Step 6: Check for Powder in the Head

Before you insert the hose back on, make sure there is no powder left inside of the head. If powder is visible, it could mean the extinguisher has been discharged before.

Step 7: Make Sure Threads Aren’t Stripped

Make sure the hose easily goes back into place. If not, the threads may be stripped and needing replacement.

Step 8: Check for the Date (6 Year and 12 Year)

This shows when a fire protection company will have to do extensive maintenance on the extinguisher. A 6 and 12 year inspection will need to be done.

Two easy ways to tell that a 6-year inspection has been done:

• There is a collar on the extinguisher
• There is a label, initialed by a service tech, saying inspection complete.

The 12-year test will be done in 2022 (for an extinguisher made in 2010) and this is when the hydrostatic test will need to be performed.

Step 9: Invert the Extinguisher

To avoid the powder from caking (as the result of sitting too long) you need to invert the extinguisher and strike it with a mallet or tap it on the ground.

Powder that has caked will not come out!

Step 10: Remove Last Year’s Inspection Tag

Insert your new tag, make sure it is punched for the correct date/year, and wrap the tag around the gauge.

Step 11: One Last Visual Inspection

Take one last look to make sure everything is in operating order and that there is no corrosion.

Step 12: Clean with a Rag!

Very, very important! Clean the fire extinguisher with a rag to make sure the extinguisher is clearly visible, and all the labels are visible.
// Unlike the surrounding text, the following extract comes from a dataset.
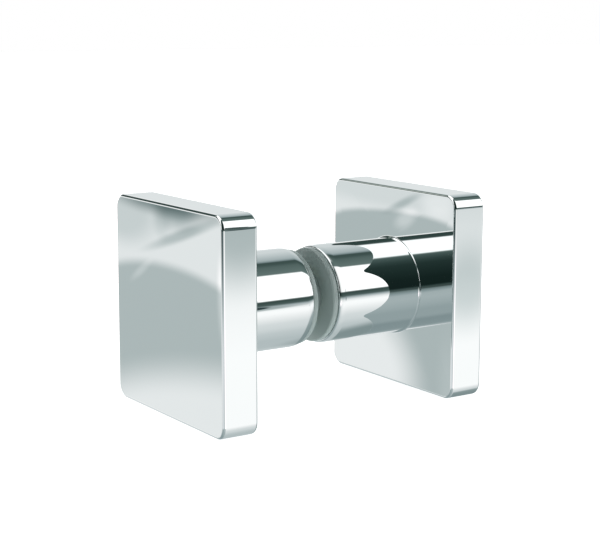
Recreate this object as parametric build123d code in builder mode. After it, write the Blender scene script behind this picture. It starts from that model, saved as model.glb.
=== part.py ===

The main idea is to get you aware of everything that goes into an annual fire extinguisher inspection. You can see why every step is important to keep the extinguisher in working order.

Three common steps routinely missed are:

• Making sure the pin is completely straight
• Removing the hose and check for clearance
• Make sure the head is clear, indicating no prior use

We hope you never have to use a fire extinguisher, but if you do, it would be devastating if it doesn’t work properly. Make sure you hire a reliable fire safety partner who follows all the necessary steps.